- _INSTRUCTIONS FOR THE TASK_
Print all the records exactly, please.

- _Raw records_
<<<<

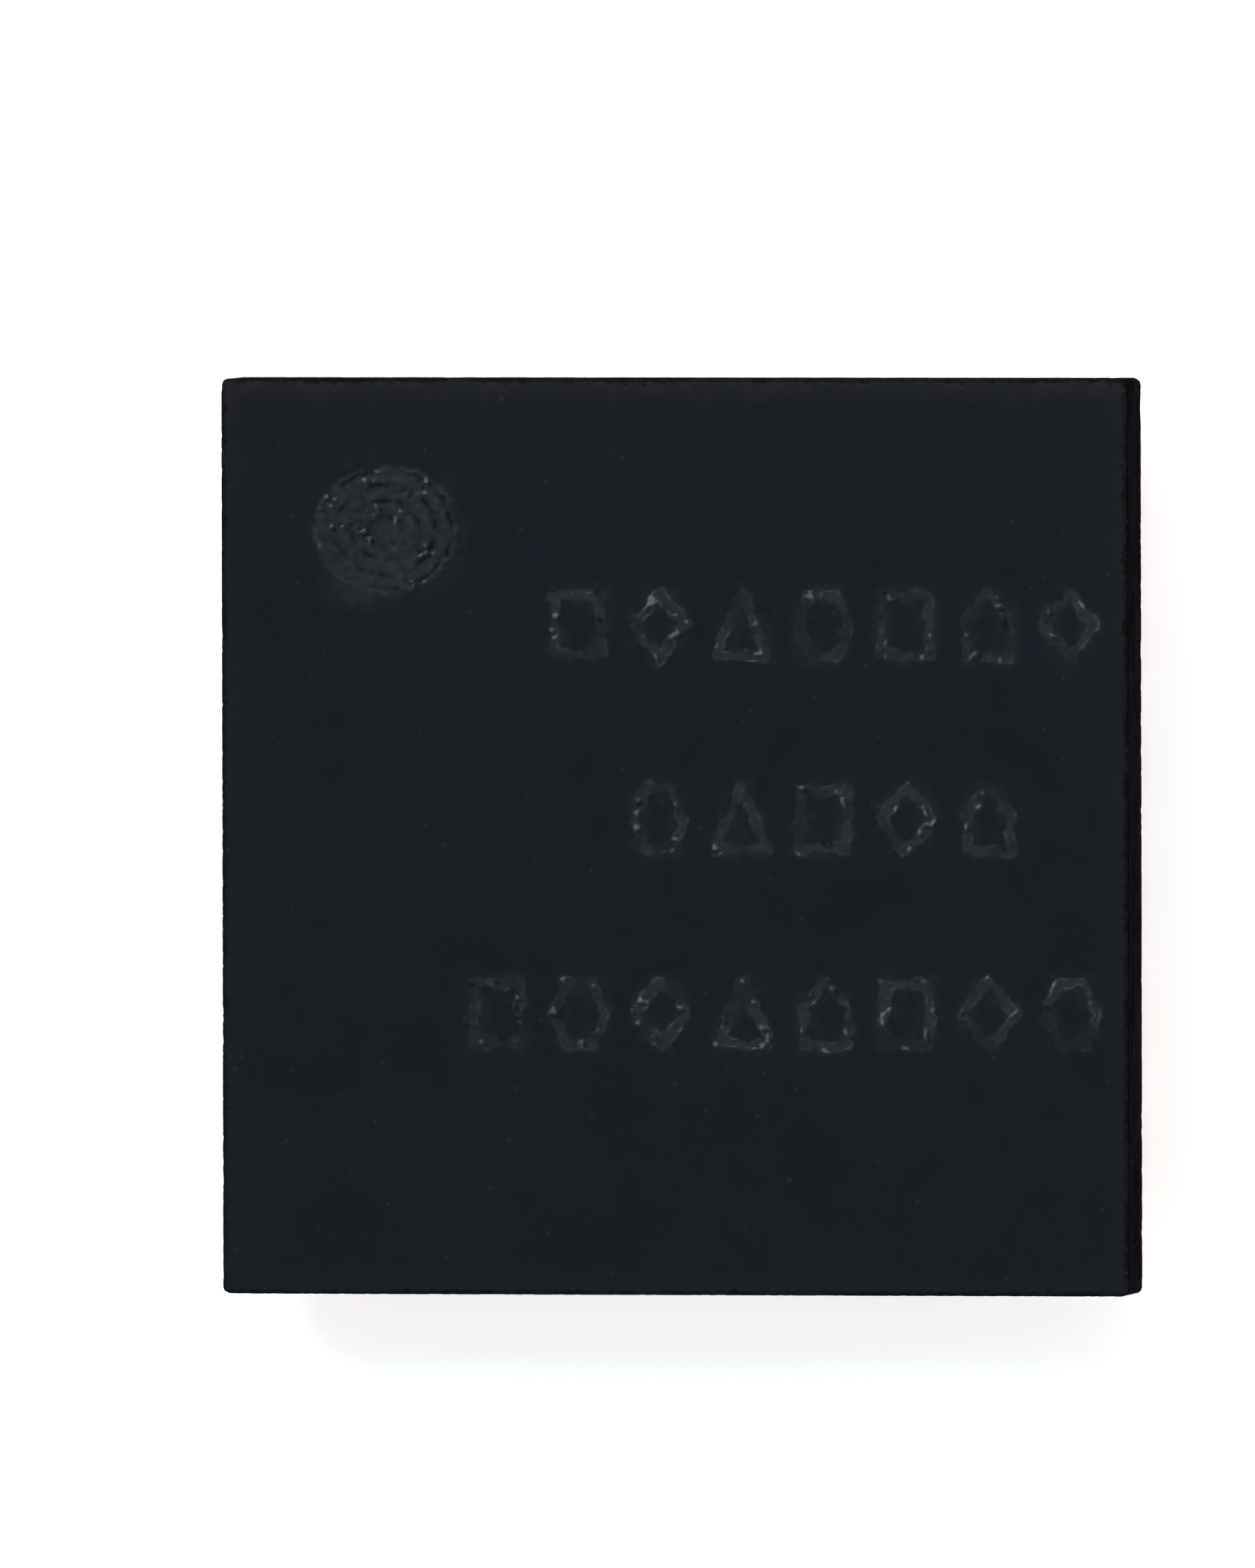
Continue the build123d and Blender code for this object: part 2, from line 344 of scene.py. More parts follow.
# Where the ring is burred most, with the most painted highlights on lumps and painted shadows in pits: place from its
# centre, and reach
MARK_BURR_HIGHLIGHTS = [
    (-0.065, -0.010, 0.055),
    (0.030, 0.042, 0.032),
    (0.068, 0.088, 0.038),
    (-0.155, 0.090, 0.050),
    (-0.050, 0.180, 0.048),
    (0.127, 0.134, 0.046),
    (-0.132, 0.004, 0.032),
    (0.110, -0.072, 0.034),
    (0.095, -0.142, 0.052),
    (-0.032, 0.068, 0.032),
]
SMEAR_CENTRE = Vector((-0.075, -0.190, 0))
GLYPH_WIDTH = 0.162
GLYPH_HEIGHT = 0.206
STROKE = 0.0145
# Plain outlines, as shares of a mark's width and height
SHAPES = {
    "box": [(-0.45, -0.45), (0.45, -0.45), (0.45, 0.45), (-0.45, 0.45)],
    "diamond": [(0, -0.5), (0.5, 0), (0, 0.5), (-0.5, 0)],
    "peak": [(-0.5, -0.45), (0.5, -0.45), (0, 0.5)],
    "house": [(-0.42, -0.48), (0.42, -0.48), (0.42, 0.08), (0, 0.5), (-0.42, 0.08)],
    "hexagon": [(-0.25, -0.47), (0.25, -0.47), (0.5, 0), (0.25, 0.47), (-0.25, 0.47), (-0.5, 0)],
}
# Rows of marks: height on the chip, first centre, pitch and shapes
MARK_ROWS = [
    (0.656, -0.300, 0.2566, ("box", "diamond", "peak", "hexagon", "box", "house", "diamond")),
    (0.056, -0.050, 0.2591, ("hexagon", "peak", "box", "diamond", "house")),
    (-0.547, -0.556, 0.2571, ("box", "hexagon", "diamond", "peak", "house", "box", "diamond", "hexagon")),
]


def outline(middle, shape):
    """Corner points of a mark's outline round its middle."""
    return [middle + Vector((x * GLYPH_WIDTH, y * GLYPH_HEIGHT, 0)) for x, y in SHAPES[shape]]


MARKS = [
    (Vector((first + pitch * i, height, 0)), outline(Vector((first + pitch * i, height, 0)), shape))
    for height, first, pitch, row in MARK_ROWS
    for i, shape in enumerate(row)
]


def off_line(place, start, end):
    """Distance of a place from a straight line between two points."""
    along = end - start
    share = min(max((place - start).dot(along) / along.length_squared, 0), 1)
    return (place - start - along * share).length


def lit_lumps_and_shaded_pits(flat, size, seed):
    """How bright the painted highlight on a lump is at a place, and how dark the painted shadow is in the pit that
    lies under its lower right.
    """
    above = flat + Vector((-0.7 * size, 0.7 * size, 0))
    return step(0.58, 0.74, rough(flat, size, seed)), step(0.60, 0.74, rough(above, size, seed))


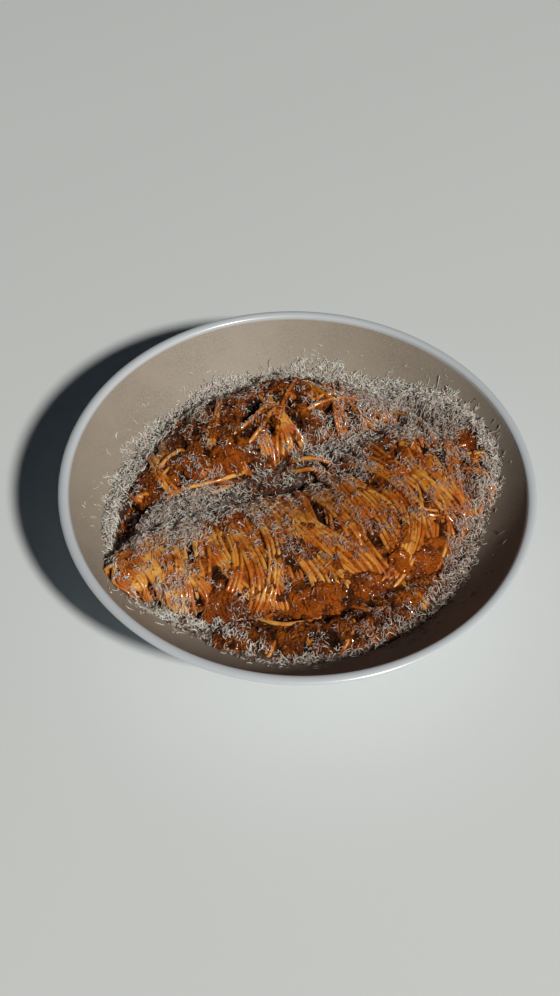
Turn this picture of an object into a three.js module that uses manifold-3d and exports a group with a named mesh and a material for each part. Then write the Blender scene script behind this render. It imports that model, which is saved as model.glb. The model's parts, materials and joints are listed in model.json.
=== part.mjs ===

>>>>

- _IN RESPONSE_
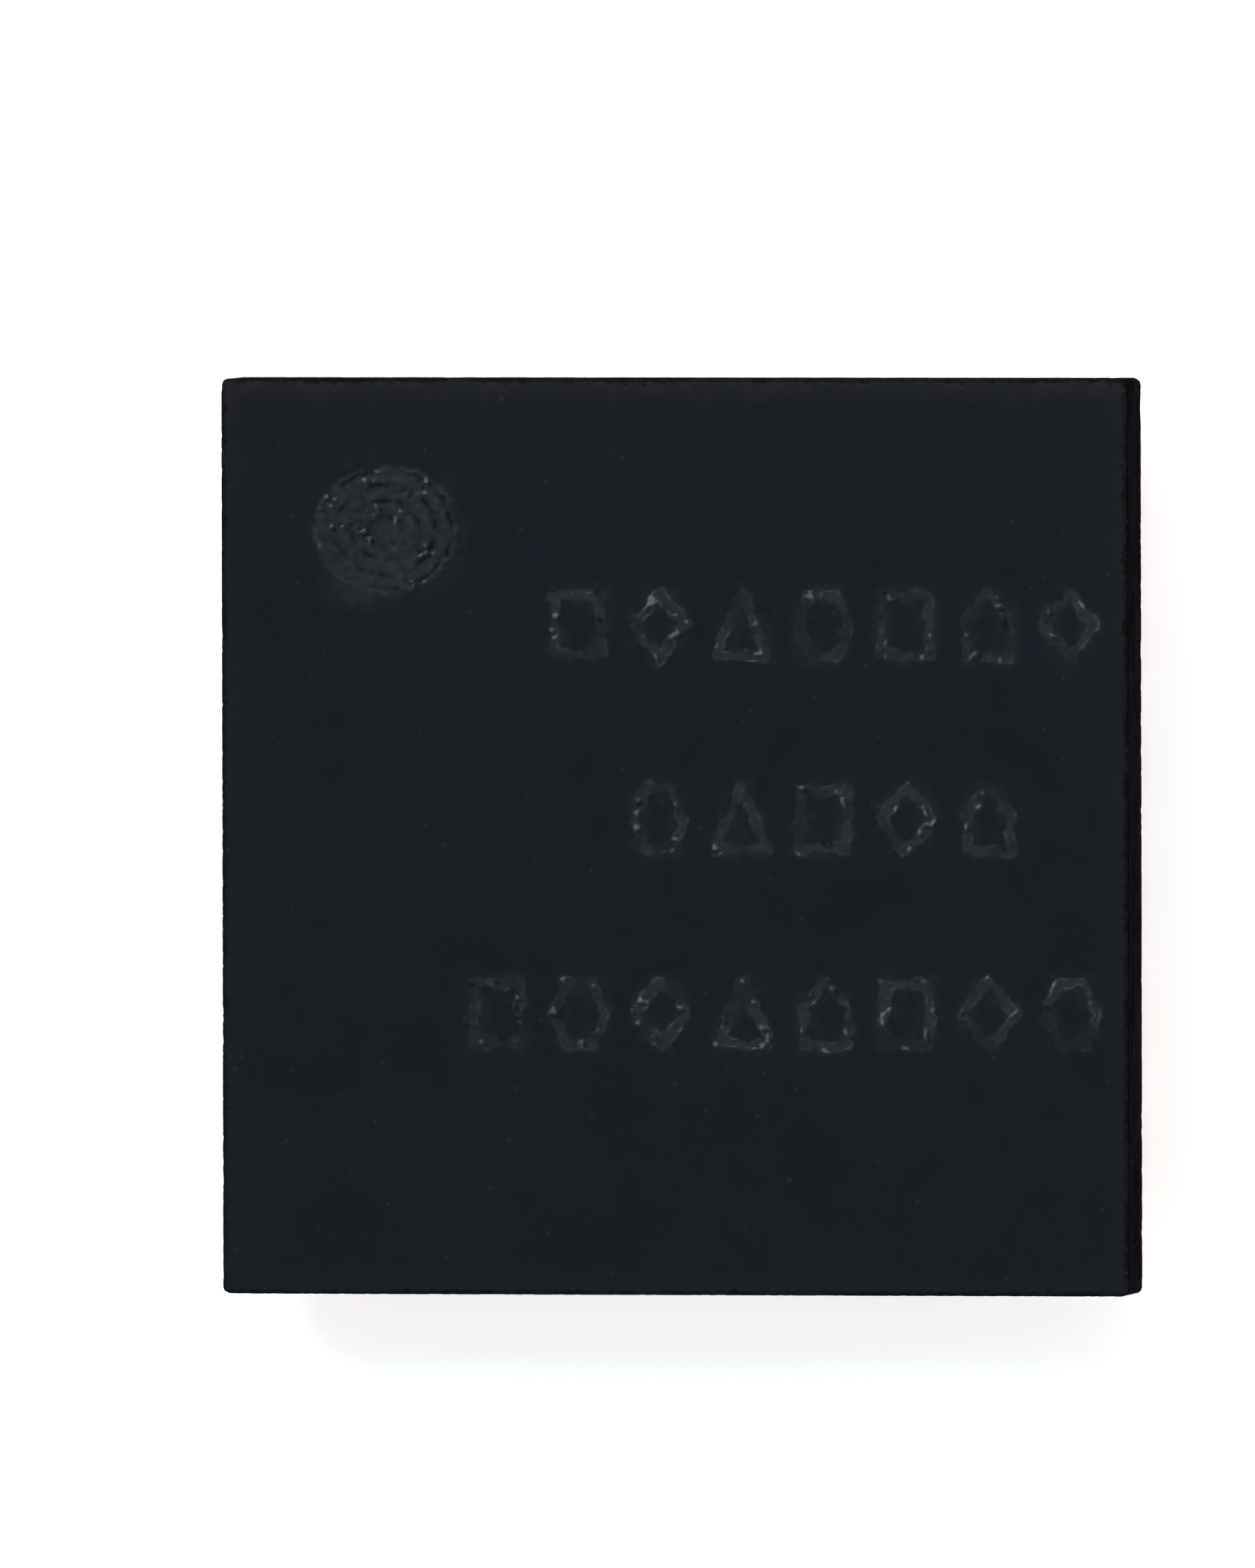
Continue the build123d and Blender code for this object: part 2, from line 344 of scene.py. More parts follow.
# Where the ring is burred most, with the most painted highlights on lumps and painted shadows in pits: place from its
# centre, and reach
MARK_BURR_HIGHLIGHTS = [
    (-0.065, -0.010, 0.055),
    (0.030, 0.042, 0.032),
    (0.068, 0.088, 0.038),
    (-0.155, 0.090, 0.050),
    (-0.050, 0.180, 0.048),
    (0.127, 0.134, 0.046),
    (-0.132, 0.004, 0.032),
    (0.110, -0.072, 0.034),
    (0.095, -0.142, 0.052),
    (-0.032, 0.068, 0.032),
]
SMEAR_CENTRE = Vector((-0.075, -0.190, 0))
GLYPH_WIDTH = 0.162
GLYPH_HEIGHT = 0.206
STROKE = 0.0145
# Plain outlines, as shares of a mark's width and height
SHAPES = {
    "box": [(-0.45, -0.45), (0.45, -0.45), (0.45, 0.45), (-0.45, 0.45)],
    "diamond": [(0, -0.5), (0.5, 0), (0, 0.5), (-0.5, 0)],
    "peak": [(-0.5, -0.45), (0.5, -0.45), (0, 0.5)],
    "house": [(-0.42, -0.48), (0.42, -0.48), (0.42, 0.08), (0, 0.5), (-0.42, 0.08)],
    "hexagon": [(-0.25, -0.47), (0.25, -0.47), (0.5, 0), (0.25, 0.47), (-0.25, 0.47), (-0.5, 0)],
}
# Rows of marks: height on the chip, first centre, pitch and shapes
MARK_ROWS = [
    (0.656, -0.300, 0.2566, ("box", "diamond", "peak", "hexagon", "box", "house", "diamond")),
    (0.056, -0.050, 0.2591, ("hexagon", "peak", "box", "diamond", "house")),
    (-0.547, -0.556, 0.2571, ("box", "hexagon", "diamond", "peak", "house", "box", "diamond", "hexagon")),
]


def outline(middle, shape):
    """Corner points of a mark's outline round its middle."""
    return [middle + Vector((x * GLYPH_WIDTH, y * GLYPH_HEIGHT, 0)) for x, y in SHAPES[shape]]


MARKS = [
    (Vector((first + pitch * i, height, 0)), outline(Vector((first + pitch * i, height, 0)), shape))
    for height, first, pitch, row in MARK_ROWS
    for i, shape in enumerate(row)
]


def off_line(place, start, end):
    """Distance of a place from a straight line between two points."""
    along = end - start
    share = min(max((place - start).dot(along) / along.length_squared, 0), 1)
    return (place - start - along * share).length


def lit_lumps_and_shaded_pits(flat, size, seed):
    """How bright the painted highlight on a lump is at a place, and how dark the painted shadow is in the pit that
    lies under its lower right.
    """
    above = flat + Vector((-0.7 * size, 0.7 * size, 0))
    return step(0.58, 0.74, rough(flat, size, seed)), step(0.60, 0.74, rough(above, size, seed))


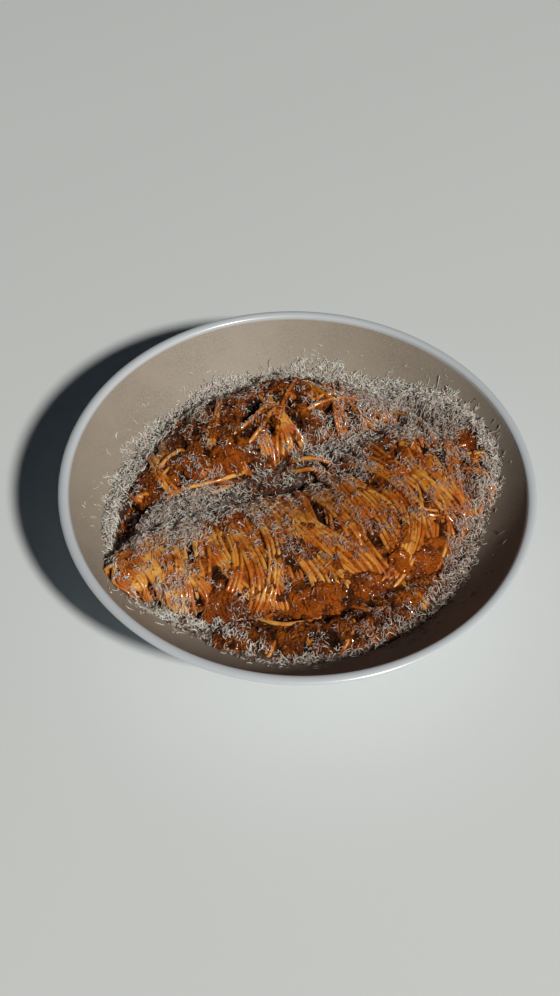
Turn this picture of an object into a three.js module that uses manifold-3d and exports a group with a named mesh and a material for each part. Then write the Blender scene script behind this render. It imports that model, which is saved as model.glb. The model's parts, materials and joints are listed in model.json.
=== part.mjs ===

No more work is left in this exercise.